On Iranian regional influence
Andrei Fedorov
The idea of [Iran’s] revival [and] restoration I think will be dominated and will be fully supported by new president Raisi. What is important Iran still wants to be a very important player in the region. It cannot step back on this position of influence on the region on the countries like Lebanon etc.
Sanam Vakil
The conservatives and hardliners in the country re left with their forward defense policy of supporting non-state actors and proliferating lethal aid around the region and interfering in Arab countries and they see that strategy as [being effective]. So that is going to continue regardless of what the Iranian people want because the system sees that plan as having protected the Islamic republic.
On Israeli-Iranian relations
Edward Luttwak
The reason why the Israelis have suddenly become very calm on the subject [of Iranian nuclear weapons] is because in the last few years on account of the change in the political situation inside Iran, on account of massive disaffiliation from the regime, rejection of the regime, the Israelis have been able to operate in Iran more or less as if they were in Tel Aviv. They drive about, they want to eliminate scientists they don’t like, they kill them, they go right into the facility the famous Natanz facility.
Sanam Vakil
There has been an alarming level of infiltration inside Iran. […] The money attached to this kind of activity has also been immensely rewarding and it’s not just the Israelis that provide intelligence it’s also Iran’s opposition groups in the diaspora [with] network sinside Iran. […] Who knows if they’re cooperating with the Israelis or not.
Andrei Fedorov
There is a certain Israeli activity inside Iran […] but what is more important is that they are working much more on hacking […] because it’s much more pragmatic than activity on the ground.
On the Arab countries’ role in the Middle East
Amr Moussa
Don’t think that the Arab position is finished and that Arabs are not serious or disagree. The seeds for an agreement, for moving on and talking together about the future of the region are there.

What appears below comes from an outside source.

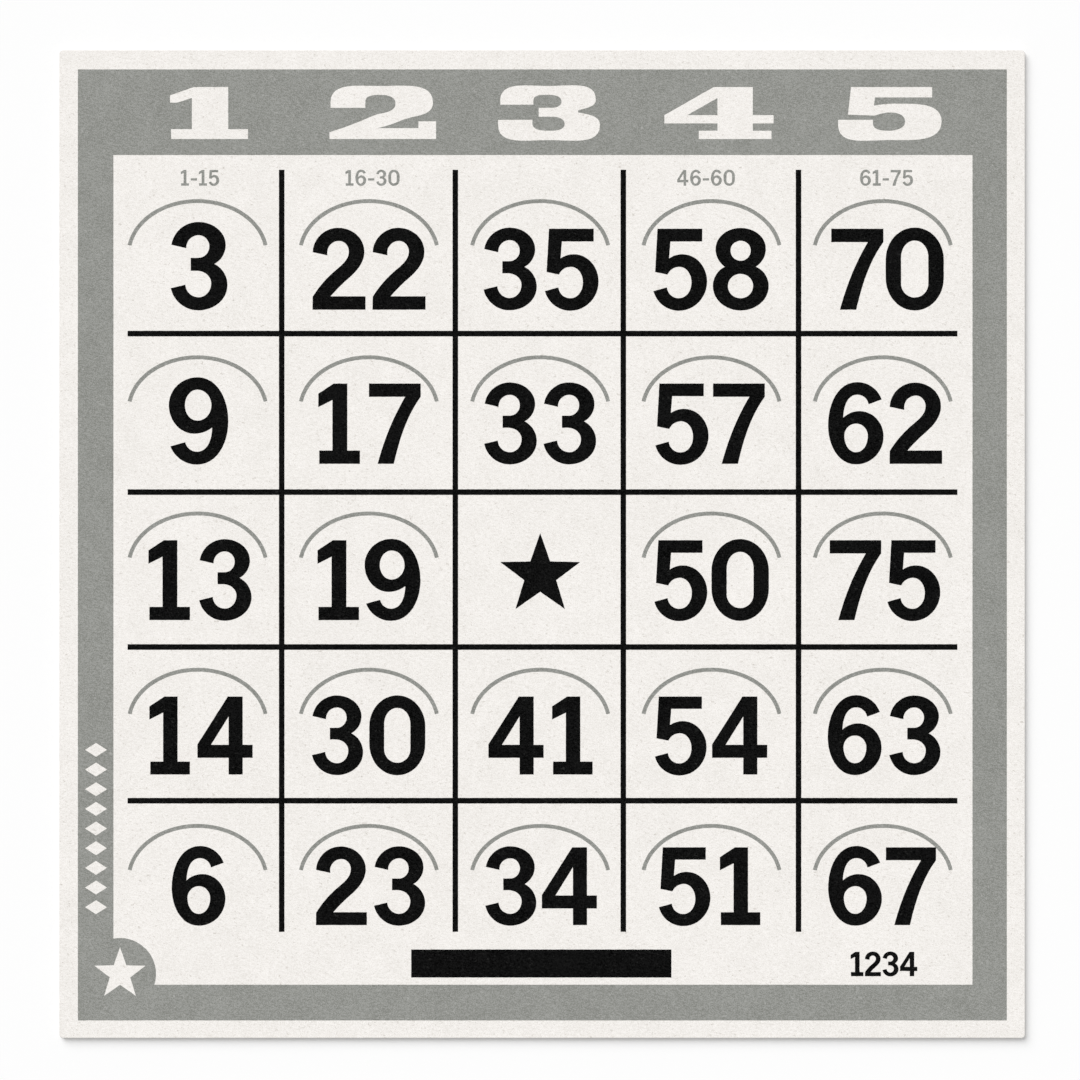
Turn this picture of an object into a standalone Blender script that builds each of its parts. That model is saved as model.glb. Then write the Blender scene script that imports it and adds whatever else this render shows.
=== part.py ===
"""A push-out bingo card of thick paperboard.

The card is one die-cut sheet, printed on its face and blank on its back. Over each number of its
grid a half-moon tab is cut along an arch. The tab stays joined to the sheet at its straight lower
edge, where the board itself bends: pushed out from behind, it folds forward and down over its
number, and it can be pressed back flush. The middle square is free and has no tab.

The card lies face up. X runs to the right, Y to the head of the card, and Z out of its face.
The origin is under the middle of the sheet, on the plane of its back.
"""

import math

import bmesh
import bpy

MM = 0.001

# The sheet
CARD_WIDTH = 140.0 * MM
CARD_LENGTH = 143.2 * MM
BOARD_THICKNESS = 0.8 * MM
CORNER_RADIUS = 0.5 * MM

# The field of squares on its face: equal squares fill what these margins leave of the sheet
COLUMNS = 5
ROWS = 5
LEFT_MARGIN = 7.6 * MM
RIGHT_MARGIN = 8.2 * MM
HEAD_MARGIN = 18.45 * MM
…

On the political and economic crisis in Lebanon
Edward Luttwak
In Lebanon there is a belief that nothing can be done because of the lack of inter-factional inter-party consensus. [But] you can’t do a political consensus in the classic way build a functional consensus on the structure of the Lebanese state. Because Lebanon’s economic condition suits absolutely nobody [..] the Lebanese themselves have to adopt the right formula and the right formula is not political consensus but the French [post-World War II] way.